QEM has been working with Griffith University in Queensland and Xian University in China to investigate the use of a supercritical water process on test samples from the Julia Creek to produce either hydrogen gas or liquid fuels from the oil shale, with some promising initial testwork. 
A memorandum of understanding has also been signed with TSXV-listed Petroteq Energy to perform laboratory and bench testing for oil extraction on a sample of ore from Julia Creek using Petroteq's process for extracting heavy oil from oil sands and oil shales, which has produced and sold 10,000 barrels of oil at its laboratory in the USA.
QEM's non-executive board includes Citigold Corporation director and founding director of the Australian Gold Council John Foley as chairman; Atlas Iron director and former COO and CEO of ex-vanadium producer Atlantic, Daniel Harris; and the head of corporate of QEM's lead manager Vested Equities, Benjamin Cooper, who also heads unlisted explorers Cobalt Resources and Cartier Resources.
The executive team includes major shareholder David Fitch as chief operating officer; former Cuesta Coal, Santos, Whitehaven Coal and Origin Energy geologist Scott Drelincourt as general manager geology and development; and David Palumbo as company secretary, a role he also fills at Krakatoa Resources, High Grade Metals and European Cobalt.

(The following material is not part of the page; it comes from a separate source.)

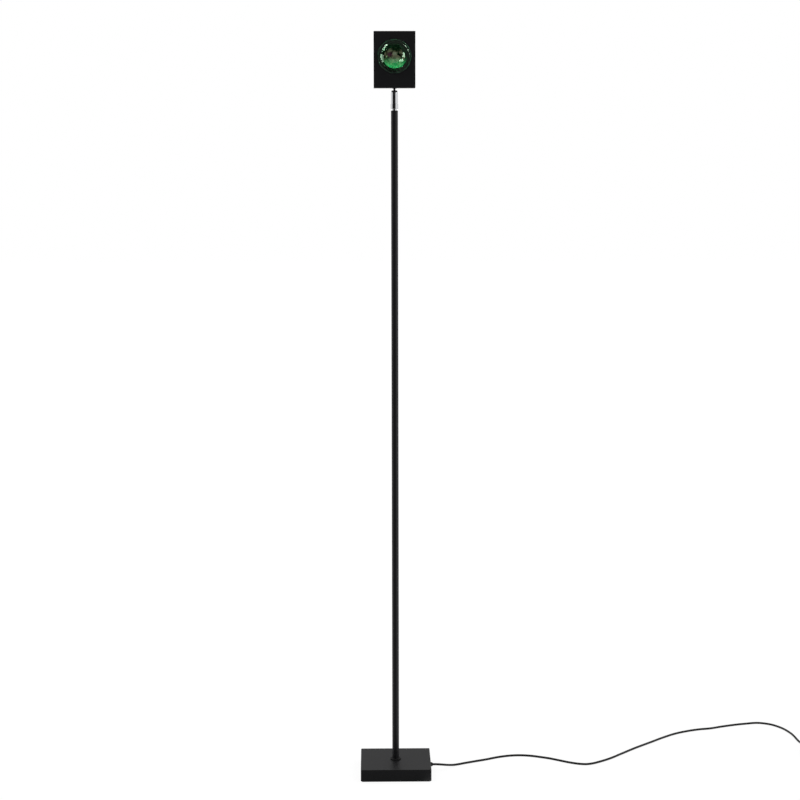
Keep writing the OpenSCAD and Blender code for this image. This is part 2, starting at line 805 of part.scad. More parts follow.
module heat_sink() {
    x = head_w / 2 - shell_t - boss_w / 2;
    z = head_h / 2 - shell_t - boss_w / 2;
    color("#131314") difference() {
        union() {
            along_head(plate_y, plate_y + plate_t) shell_outline(head_w, head_h);
            for (k = [-fin_side : fin_side])
                translate([k * fin_pitch - fin_t / 2, plate_y + plate_t - 0.5, head_z])
                    cube([fin_t, fin_h + 0.5, head_h]);
        }
        translate([0, 0, head_z + head_h / 2]) four_corners(x, z)
            along_y(0, plate_y - cut, 0) cylinder(d = 3.4, h = plate_t + 2 * cut);
    }
}

module heat_sink_screws() {
    head_t = 2.2;
    x = head_w / 2 - shell_t - boss_w / 2;
    z = head_h / 2 - shell_t - boss_w / 2;
    color("#2a2a2b") translate([0, 0, head_z + head_h / 2]) four_corners(x, z)
        along_y(0, plate_y + plate_t + head_t, 0) pan_screw(5.2, head_t, 2.96, plate_t + 10);
}

// Cord: free stretches and the coil
module cord_lead() {
    color("#0c0c0c") swept_tube(LEAD_LINE, cord_d, 8);
}

module cord_tail() {
    color("#0c0c0c") swept_tube(TAIL_LINE, cord_d, 8);
}

module cord_coil() {
    color("#0c0c0c") swept_tube(COIL_LINE, cord_d, 6);
}

module cord_end() {
    color("#0c0c0c") swept_tube(END_LINE, cord_d, 8);
}

// Strap round the bundle, at the side away from the lamp
module cord_tie() {
    inner_w = 11.6;
    inner_top = coil_high + cord_d / 2 + 0.3;
    strap_w = 10;
    x = coil_x + coil_in + turn_step;
    color("#3c3c3e") translate([x, strap_w / 2, 0]) rotate([90, 0, 0]) linear_extrude(strap_w)
        difference() {
            translate([-inner_w / 2 - tie_t, 0]) square([inner_w + 2 * tie_t, inner_top + tie_t]);
            translate([-inner_w / 2, tie_t]) square([inner_w, inner_top - tie_t]);
        }
}

// Inline switch: two shells, contacts and a rocker on its own pin
module switch_block(z0, z1, inset) {
    r = 3;
    translate([lead_x_far, switch_y, 0])
        round_plate(switch_w - 2 * inset, switch_l - 2 * inset, r, z0, z1);
}

module switch_cord_hole() {
    along_y(lead_x_far, switch_y - switch_l, switch_cord_z)
        cylinder(d = cord_d + 0.2, h = 2 * switch_l);
}

module switch_bosses(z0, z1) {
    for (y = [-1, 1]) translate([lead_x_far + 7, switch_y + y * 22, z0])
        cylinder(d = 5, h = z1 - z0);
}

module switch_bottom() {
    color("#141414") difference() {
        union() {
            difference() {
                hull() {
                    switch_block(0, switch_split, 1.2);
                    switch_block(2.5, switch_split, 0);
                }
                switch_block(switch_wall, switch_split + cut, switch_wall);
            }
            switch_bosses(switch_wall - 0.5, switch_split);
        }
        switch_cord_hole();
        for (y = [-1, 1]) translate([lead_x_far + 7, switch_y + y * 22, -cut])
            cylinder(d = 2.6, h = switch_split + 2 * cut);
    }
}

module rocker_ears() {
    for (s = [-1, 1])
        translate([lead_x_far + s * (ear_in + ear_out) / 2, switch_y, rocker_z + 1])
            cube([ear_out - ear_in, 6, 6], center = true);
}

module switch_top() {
    color("#141414") difference() {
        union() {
            difference() {
                hull() {
                    switch_block(switch_split, switch_h, 1.6);
                    switch_block(switch_split, switch_h - 2.5, 0);
                }
                switch_block(switch_split - cut, switch_h - switch_wall, switch_wall);
            }
            rocker_ears();
            switch_bosses(switch_split, switch_h - switch_wall + 0.5);
        }
        for (y = [-1, 1]) translate([lead_x_far + 7, switch_y + y * 22, switch_split - cut])
            cylinder(d = 2.54, h = 5.6 + cut);
        translate([lead_x_far, switch_y, switch_h])
            cube([rocker_hole_w, rocker_hole_l, 12], center = true);
        along_x(lead_x_far - 10, switch_y, rocker_z)
            cylinder(d = rocker_pin_d + 2 * run_gap, h = 20);
        switch_cord_hole();
    }
}

module switch_screws() {
    color("#9a9a96") for (y = [-1, 1]) translate([lead_x_far + 7, switch_y + y * 22, 0.2])
        cylinder(d = 2.5, h = switch_split + 5);
}

module switch_contacts() {
    color("#c8a24a") for (y = [-1, 1])
        translate([lead_x_far - 5, switch_y + y * 8 - 3, switch_wall]) cube([10, 6, 2]);
}

module switch_rocker() {
    l = rocker_l / 2;
    color("#202020") translate([lead_x_far, switch_y, rocker_z]) rotate([-rocker_tilt, 0, 0]) {
        translate([-rocker_w / 2, 0, 0]) rotate([90, 0, 90]) linear_extrude(rocker_w)
            polygon([[-l, -rocker_drop], [l, -rocker_drop], [l, rocker_rise],
                [0, rocker_rise - rocker_dip], [-l, rocker_rise]]);
        along_x(-rocker_pin_l / 2, 0, 0) cylinder(d = rocker_pin_d, h = rocker_pin_l);
    }
}

// Flat two-pin plug, lying beside the coil with its pins away from the lamp
module plug_outline(inset) {
    w = plug_w / 2 - inset;
    n = plug_neck_w / 2 - inset;
    face = plug_back_y - plug_l;
    polygon([[-n, plug_back_y - inset], [n, plug_back_y - inset], [w, plug_back_y - 20],
        [w, face + 3], [w - 2, face + inset], [-w + 2, face + inset], [-w, face + 3],
        [-w, plug_back_y - 20]]);
}

module plug_body() {
    color("#121212") translate([lead_x_far, 0, 0]) difference() {
        hull() {
            linear_extrude(plug_t) plug_outline(2);
            translate([0, 0, 3]) linear_extrude(plug_t - 6) plug_outline(0);
        }
        for (s = [-1, 1])
            along_y(s * pin_pitch / 2, plug_back_y - plug_l - cut, plug_cord_z)
                cylinder(d = pin_root_d + 0.02, h = pin_inside + cut);
    }
}

module plug_pins() {
    tip = plug_back_y - plug_l - pin_l;
    color("#d6d6d2") for (s = [-1, 1]) translate([lead_x_far + s * pin_pitch / 2, 0, plug_cord_z]) {
        along_y(0, tip, 0) cylinder(d1 = pin_d - 1.4, d2 = pin_d, h = pin_tip_h);
        along_y(0, tip + pin_tip_h, 0) cylinder(d = pin_d, h = pin_l - pin_tip_h - pin_root_out);
        along_y(0, tip + pin_l - pin_root_out, 0)
            cylinder(d = pin_root_d, h = pin_inside + pin_root_out);
    }
}

module plug_relief() {
    color("#101010") along_y(lead_x_far, plug_back_y, plug_cord_z) {
        cylinder(d1 = 9.5, d2 = 6.4, h = relief_l);
    }
}

base_pad();
base_block();
base_collar();
base_nipple();
base_washer();
base_nut();
terminal_block();
terminal_screws();
inner_cord();
cord_clamp();
clamp_screws();
cord_gland();
gland_nut();
pole_tube();
pole_foot_insert();
pole_top_insert();
pole_cable();
swivel_nipple();
pan_clip();
swivel_plug();
swivel_body();
swivel_adjuster();
swivel_springs();
swivel_seat();
ball_stem();
stem_leads();
stem_washer();
stem_nut();
head_housing();
lens_gasket();
lens();
lens_barrel();
barrel_screws();
dichroic_filter();
filter_ring();
condenser_lens();
condenser_holder();
led_board();
led_emitter();
thermal_pad();
led_leads();
driver_board();
driver_parts();
driver_screws();
heat_sink();
heat_sink_screws();
cord_lead();
switch_bottom();
switch_top();
switch_screws();
switch_contacts();
switch_rocker();
cord_tail();
cord_coil();
cord_tie();
cord_end();
plug_relief();
plug_body();
plug_pins();
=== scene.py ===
"""Sunset projection lamp on a floor stand: surfaces, cords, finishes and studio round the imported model.

Metres, +Z up, the lens looks along -Y and the origin is the middle of the weight's underside.
"""
import json
from math import atan2, cos, pi, radians, sin, tan

import bmesh
import bpy
import numpy as np
from bpy.props import FloatProperty, FloatVectorProperty, IntProperty, PointerProperty
from mathutils import Matrix, Vector


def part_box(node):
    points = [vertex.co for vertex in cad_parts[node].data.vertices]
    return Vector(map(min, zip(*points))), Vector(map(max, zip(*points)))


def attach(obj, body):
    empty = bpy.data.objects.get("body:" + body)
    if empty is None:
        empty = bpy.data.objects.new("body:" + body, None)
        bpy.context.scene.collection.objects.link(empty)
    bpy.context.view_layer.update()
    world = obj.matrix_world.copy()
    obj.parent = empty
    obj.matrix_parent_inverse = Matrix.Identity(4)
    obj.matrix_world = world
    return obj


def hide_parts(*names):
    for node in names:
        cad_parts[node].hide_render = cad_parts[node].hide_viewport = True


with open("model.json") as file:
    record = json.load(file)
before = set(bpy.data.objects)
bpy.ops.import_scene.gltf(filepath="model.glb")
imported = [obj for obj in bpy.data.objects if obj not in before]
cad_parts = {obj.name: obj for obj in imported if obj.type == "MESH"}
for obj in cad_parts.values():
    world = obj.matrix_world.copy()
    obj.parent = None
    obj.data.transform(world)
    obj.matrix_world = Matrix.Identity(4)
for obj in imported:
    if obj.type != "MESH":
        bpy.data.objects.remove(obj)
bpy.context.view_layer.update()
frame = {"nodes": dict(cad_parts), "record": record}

bl_info = {
    "name": "Sunset Projection Lamp",
    "version": (1, 0, 0),
    "blender": (4, 5, 0),
    "location": "View3D > Sidebar > Sunset Lamp",
    "description": "Dresses the lamp's frame with its surfaces, cords, finishes and studio",
    "category": "Object",
}

MM = 0.001


def ends(node):
    """Lowest and highest corner of a frame node's box, as two arrays."""
    lowest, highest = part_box(node)
    return np.array(lowest), np.array(highest)


def low(node):
    """Lowest corner of a frame node, as an array."""
    return ends(node)[0]


def high(node):
    """Highest corner of a frame node, as an array."""
    return ends(node)[1]


def middle(node):
    """Middle of a frame node's box, as an array."""
    return (low(node) + high(node)) / 2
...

QEM isn't the only player looking at the Toolebuc vanadium play. Incumbent Intermin Resources has a farm-out with Chinese-based AXF Vanadium for its 2.9 billion tonne resource, while Multicom Resources and Liontown Resources are picking over relinquished Intermin ground, although unlike QEM they are primarily focused on the metal potential.
Multicom has owned the Saint Elmo project for the past 18 months applied for a mining licence last October as part of a plant to push ahead with a fast-tracked pre-feasibility aimed at an initial production target of 10,000tpa, with a plan to double production subject to market conditions.
Liontown has pegged around 1000sq.km of Queensland, part of a mapped extension to Intermin Resources' 671Mt Lilyvale high-grade vanadium resource and is undertaking metallurgical testing. 
Vanadium has been one of the strongest performing metals of the past two years off the back of tight global supply and emerging demand from the grid-scale energy storage and renewable energy sectors, and the price has increased around 300% since 2017, trading at around A$20 per pound recently. 
The oil price has also recovered significantly from its lows in 2014 and is trading shy of $70 per barrel. Past attempts to recover oil from the Toolebuc Shale reportedly needed an oil price above $100/bbl.